Residents against firm’s search application that could lead to fracking

Natal Witness 15 January 2019

The application by Rhino Oil and Gas Exploration South Africa received a “resounding no” from residents, farmers and business owners for its application to deploy an aircraft to survey a stretch of land across the KwaZulu-Natal midlands and the Free State.  That is according to as coping report by SLR Consulting for the Rhino Oil and Gas application. Rhino Oil and Gas, according to the scoping report, is searching for oil, gas, condensate, coal bed methane, helium and biogenic gas.  The scenic beauty of the Drakensberg could be destroyed if the international minerals exploration company is given the green light to survey some one million hectares of land with a view to extracting resources. The proposal has received about 400 written submissions from concerned members of the public, who believe granting this application would give Rhino Oil and Gas “blanket authorisation” for future hydraulic fracturing — or fracking — which is harmful to the environment. The scoping report noted that Rhino Oil and Gas applied to fly the aircraft over 1006 698 hectares of land, which covers some 6000 properties.  The report describes the area as having “strategic water source areas” for catchment areas that supply water to Gauteng.  The report also said the Drakensberg area was “known for its scenic beauty” and the overall area was “highly diverse” and attracted tourism which drove the local economy.  SLR Consulting and Rhino Oil and Gas held community meetings across the Midlands last year to air concerns by interested parties.  The scoping report provided an over view of the complaints, which appeared to centre around the perception that granting this application would lead to “future risks”, like fracking.
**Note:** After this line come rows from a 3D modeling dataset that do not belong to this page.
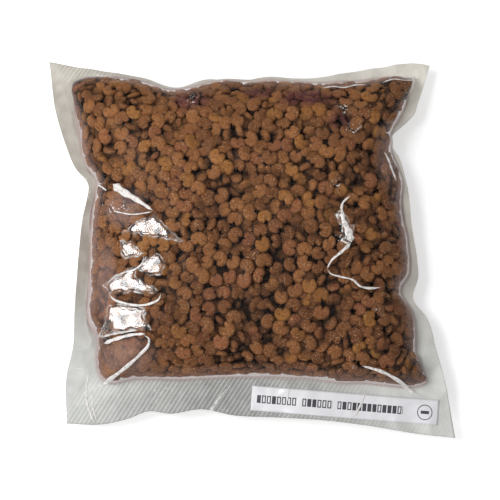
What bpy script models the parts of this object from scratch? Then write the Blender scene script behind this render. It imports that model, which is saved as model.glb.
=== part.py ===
"""A clear vacuum pouch of dry cat food, one kilogram, lying flat on its back.

Its pieces are two plastic films welded together round their edges, the kibble
that they hold between them, and a paper label stuck on the lower welded border.
Metres, +Z up, +X to the pack's right and +Y to its top edge. The origin is on
the table, below the middle of the pack's outline.
"""

import math
import random

import bpy
import numpy as np
from mathutils import Vector
from mathutils.bvhtree import BVHTree
from mathutils.geometry import delaunay_2d_cdt

# The two films, cut from one roll and drawn a little out of square by the vacuum.
TOP_WIDTH = 0.280
BOTTOM_WIDTH = 0.2755
LEFT_SIDE_LENGTH = 0.264
RIGHT_SIDE_LENGTH = 0.271
SIDE_LEAN = 0.0155
TOP_LEFT_RISE = 0.003
FILM_THICKNESS = 0.0002
WELD_GAP = 0.0003

# How the filled pack stands on the table.
PACK_HEIGHT = 0.062
SEAM_HEIGHT = 0.025
CROWN_FULLNESS = 5.0
FLAT_BASE_SHARE = 0.68
CORNER_DROOP = 0.009
BORDER_DROOP = 0.004
BORDER_WAVE = 0.0022
BORDER_WAVES = 9
LEAST_EDGE_HEIGHT = 0.004
LEAST_BORDER = 0.0025

# Slack pockets where the front film stands off the kibble: direction in degrees and share of
# the arc of the middle, radius and height.
FILM_POCKETS = (
    (175.7, 0.515, 0.021, 0.0010),
    (-159.1, 0.585, 0.021, 0.0021),
    (-146.5, 0.685, 0.023, 0.0032),
    (7.8, 0.540, 0.016, 0.0010),
)

# One piece of kibble, a kidney-shaped lens, and how the pieces lie in the pack.
KIBBLE_LENGTH = 0.0108
KIBBLE_SPACING = 0.0012
UNDERSIDE_SPACING = 0.0022
KIBBLE_NOTCH = 0.0030
KIBBLE_RELIEF = 0.0030
KIBBLE_TILT = 0.0007
KIBBLE_CORNERS = 7
FILL_CLEARANCE = 0.0015
LAYOUT_SEED = 11

# The label, a strip of paper on the lower border: its upper right corner is placed
# from the films' lower right corner, along and across their lower edge.
LABEL_LENGTH = 0.133
LABEL_WIDTH = 0.0175
LABEL_THICKNESS = 0.00015
LABEL_GAP = 0.0003
LABEL_RIGHT_MARGIN = 0.01215
LABEL_TOP_MARGIN = 0.0261
LABEL_TURN_FROM_EDGE = math.radians(-2.42)

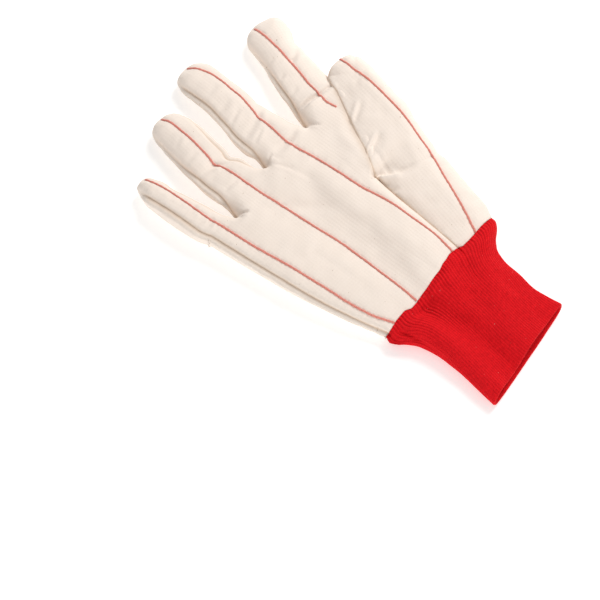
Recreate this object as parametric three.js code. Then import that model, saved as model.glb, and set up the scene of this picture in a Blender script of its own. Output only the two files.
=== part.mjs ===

The report said a “great majority” of interested parties were “strongly opposed” to oil and gas exploration procedures.

“It is evident that the public opinion on whether the project should be approved is a resounding ‘no’,” the report read.

The public flagged potential impacts such as soil erosion, contamination of water sources, a drop in air quality and impacts on vegetation.  They also raised concerns around potential damage to heritage resources.

The public also claimed Rhino Oil and Gas and SLR Consulting held “inadequate” consultations with the public.  SLR Consulting said in response to these concerns that the current application is just for an aerial survey and noon- the- ground activities were proposed.   SLR said it was continuing its public consultation, but noted it notified identified landowners and had distributed background information about the application in 11 newspapers, including Afrikaans and Zulu language ones.

The report said the strong public opinion should be considered when a decision on the application is finally made.

The report also stressed that the “sole purpose” of the proposal is to indicate the presence of any resources, and further applications would need to be made to excavate them.

The public has a window to comment on the report, ending on February 11.  The report will eventually be submitted to the Petrolum Association of South Africa (Pasa) and a decision will eventually be made by the Department of Mineral Resources.